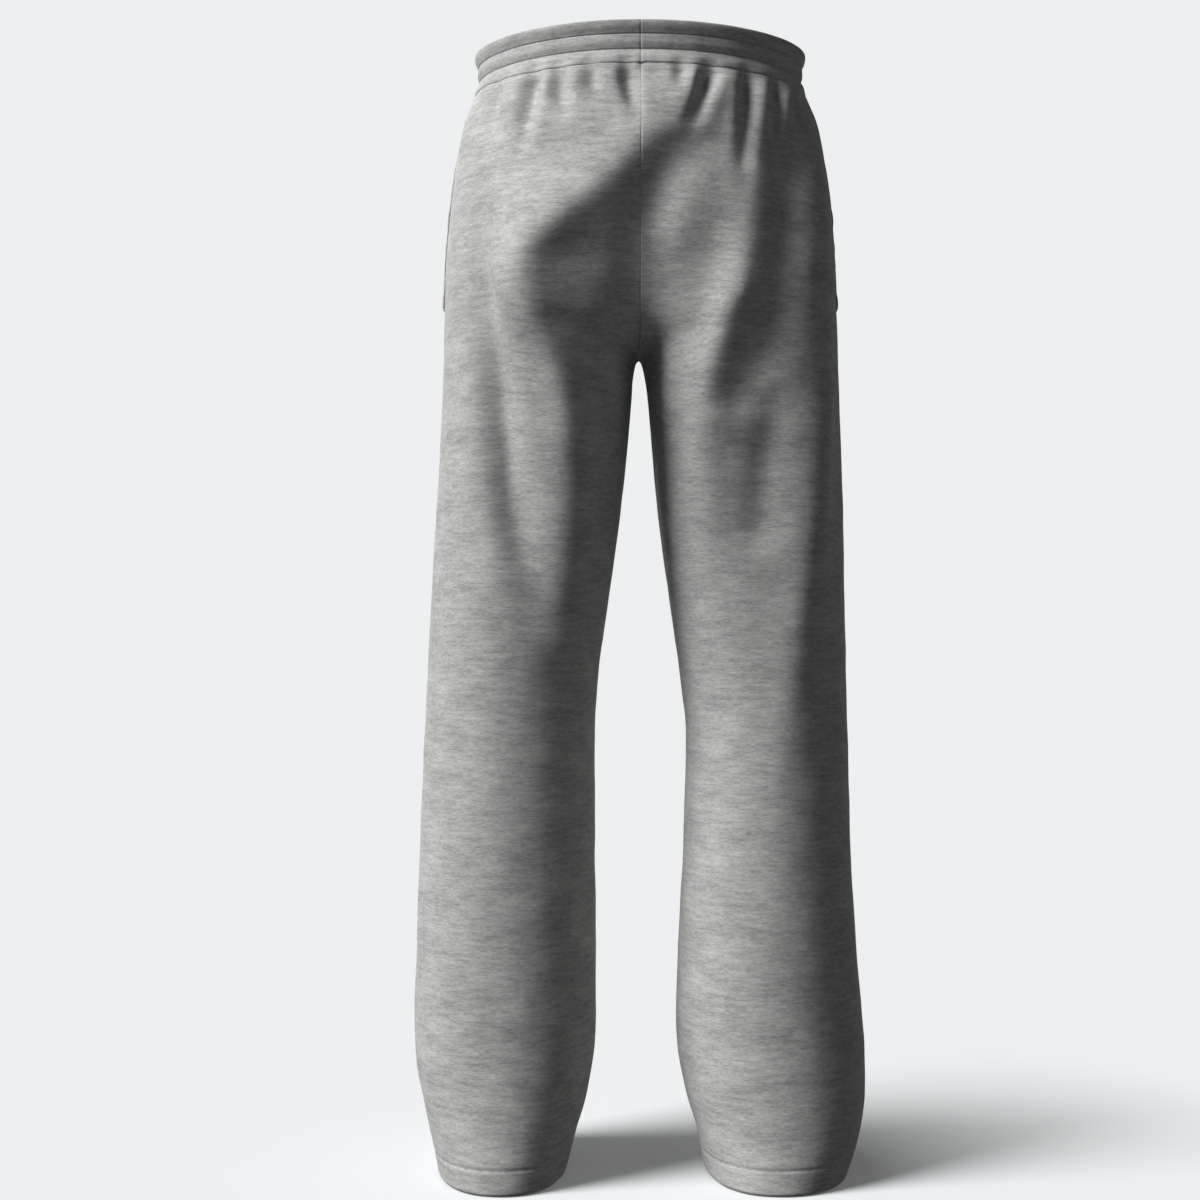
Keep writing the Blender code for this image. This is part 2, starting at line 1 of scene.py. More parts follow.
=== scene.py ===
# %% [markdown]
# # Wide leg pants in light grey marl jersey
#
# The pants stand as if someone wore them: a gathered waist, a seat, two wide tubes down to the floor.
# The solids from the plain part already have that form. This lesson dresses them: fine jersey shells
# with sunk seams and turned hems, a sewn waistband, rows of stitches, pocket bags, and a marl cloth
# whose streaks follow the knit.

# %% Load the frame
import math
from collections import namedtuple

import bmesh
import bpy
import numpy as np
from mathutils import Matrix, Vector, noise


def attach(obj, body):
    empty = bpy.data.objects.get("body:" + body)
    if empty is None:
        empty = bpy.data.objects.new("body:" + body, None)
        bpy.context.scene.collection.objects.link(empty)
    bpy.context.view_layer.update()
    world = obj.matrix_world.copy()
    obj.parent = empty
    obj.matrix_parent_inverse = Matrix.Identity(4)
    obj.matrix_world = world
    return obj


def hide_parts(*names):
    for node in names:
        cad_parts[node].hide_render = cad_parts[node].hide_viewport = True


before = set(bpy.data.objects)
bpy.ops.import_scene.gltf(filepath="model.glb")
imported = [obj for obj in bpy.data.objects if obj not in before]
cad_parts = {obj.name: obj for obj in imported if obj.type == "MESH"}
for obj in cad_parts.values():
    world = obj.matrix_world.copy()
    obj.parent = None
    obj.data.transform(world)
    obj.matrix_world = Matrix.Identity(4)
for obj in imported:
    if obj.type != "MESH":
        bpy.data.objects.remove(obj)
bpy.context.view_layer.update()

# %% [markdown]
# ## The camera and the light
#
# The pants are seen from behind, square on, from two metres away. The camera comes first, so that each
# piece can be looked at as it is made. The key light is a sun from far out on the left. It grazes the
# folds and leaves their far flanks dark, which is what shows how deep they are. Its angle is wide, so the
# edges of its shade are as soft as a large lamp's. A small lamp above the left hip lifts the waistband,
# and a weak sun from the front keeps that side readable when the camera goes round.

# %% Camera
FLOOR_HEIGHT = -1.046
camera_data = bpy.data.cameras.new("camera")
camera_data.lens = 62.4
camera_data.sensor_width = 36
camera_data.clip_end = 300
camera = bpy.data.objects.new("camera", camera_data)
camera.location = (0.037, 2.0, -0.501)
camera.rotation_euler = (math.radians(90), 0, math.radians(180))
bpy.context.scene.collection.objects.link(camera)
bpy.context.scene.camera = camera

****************

▶ **Instructions to follow**
Output all of the material, please, exactly as it stands.

▶ **Full output**
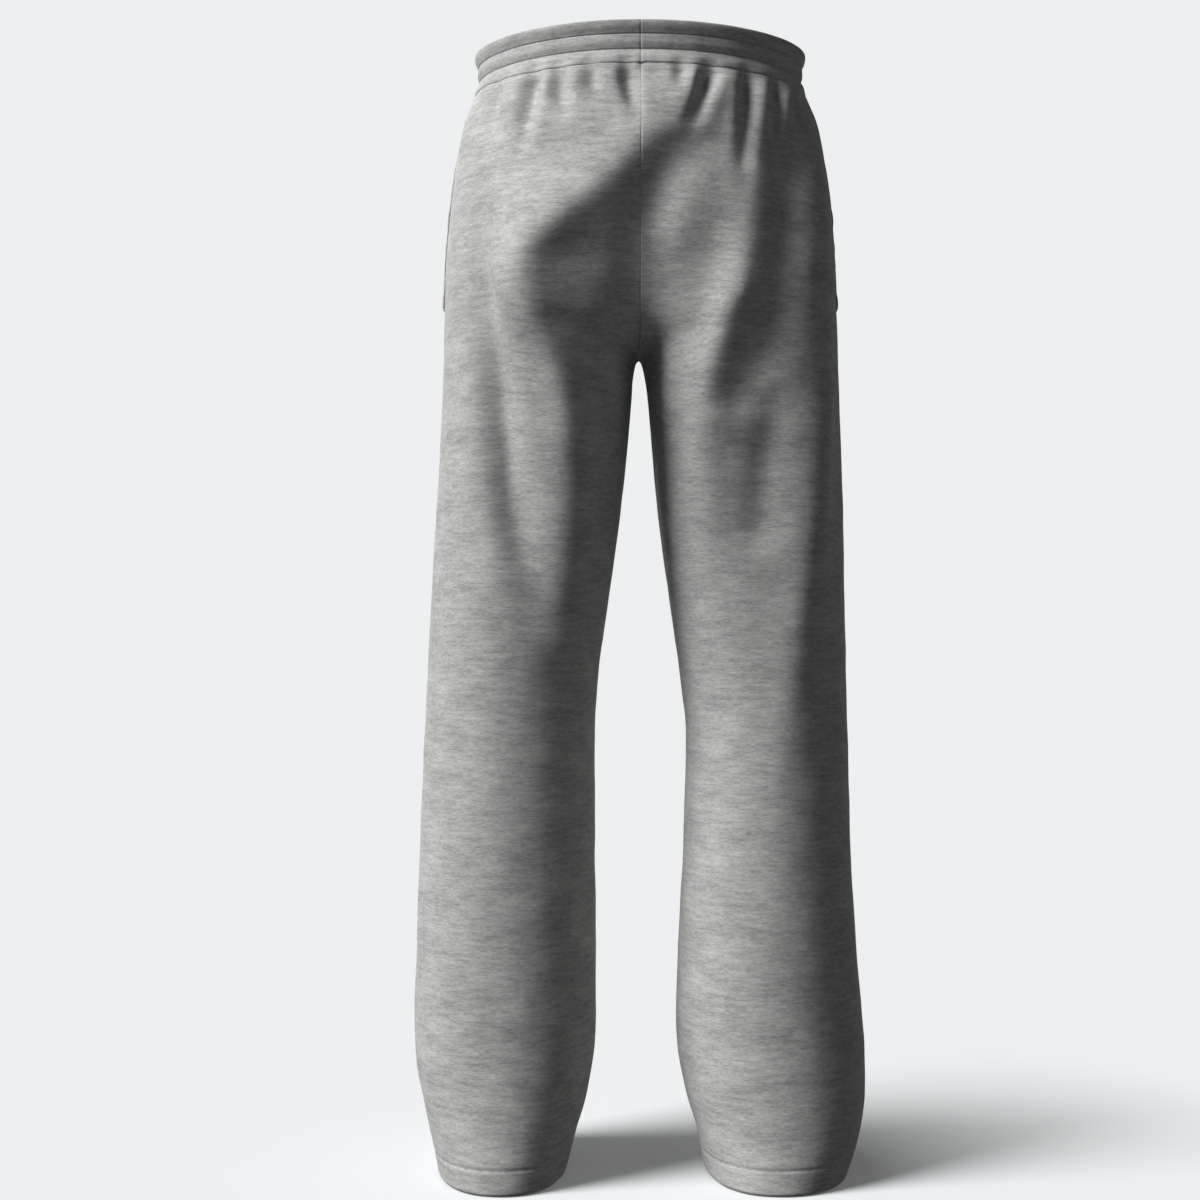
Keep writing the Blender code for this image. This is part 2, starting at line 1 of scene.py. More parts follow.
=== scene.py ===
# %% [markdown]
# # Wide leg pants in light grey marl jersey
#
# The pants stand as if someone wore them: a gathered waist, a seat, two wide tubes down to the floor.
# The solids from the plain part already have that form. This lesson dresses them: fine jersey shells
# with sunk seams and turned hems, a sewn waistband, rows of stitches, pocket bags, and a marl cloth
# whose streaks follow the knit.

# %% Load the frame
import math
from collections import namedtuple

import bmesh
import bpy
import numpy as np
from mathutils import Matrix, Vector, noise


def attach(obj, body):
    empty = bpy.data.objects.get("body:" + body)
    if empty is None:
        empty = bpy.data.objects.new("body:" + body, None)
        bpy.context.scene.collection.objects.link(empty)
    bpy.context.view_layer.update()
    world = obj.matrix_world.copy()
    obj.parent = empty
    obj.matrix_parent_inverse = Matrix.Identity(4)
    obj.matrix_world = world
    return obj


def hide_parts(*names):
    for node in names:
        cad_parts[node].hide_render = cad_parts[node].hide_viewport = True


before = set(bpy.data.objects)
bpy.ops.import_scene.gltf(filepath="model.glb")
imported = [obj for obj in bpy.data.objects if obj not in before]
cad_parts = {obj.name: obj for obj in imported if obj.type == "MESH"}
for obj in cad_parts.values():
    world = obj.matrix_world.copy()
    obj.parent = None
    obj.data.transform(world)
    obj.matrix_world = Matrix.Identity(4)
for obj in imported:
    if obj.type != "MESH":
        bpy.data.objects.remove(obj)
bpy.context.view_layer.update()

# %% [markdown]
# ## The camera and the light
#
# The pants are seen from behind, square on, from two metres away. The camera comes first, so that each
# piece can be looked at as it is made. The key light is a sun from far out on the left. It grazes the
# folds and leaves their far flanks dark, which is what shows how deep they are. Its angle is wide, so the
# edges of its shade are as soft as a large lamp's. A small lamp above the left hip lifts the waistband,
# and a weak sun from the front keeps that side readable when the camera goes round.

# %% Camera
FLOOR_HEIGHT = -1.046
camera_data = bpy.data.cameras.new("camera")
camera_data.lens = 62.4
camera_data.sensor_width = 36
camera_data.clip_end = 300
camera = bpy.data.objects.new("camera", camera_data)
camera.location = (0.037, 2.0, -0.501)
camera.rotation_euler = (math.radians(90), 0, math.radians(180))
bpy.context.scene.collection.objects.link(camera)
bpy.context.scene.camera = camera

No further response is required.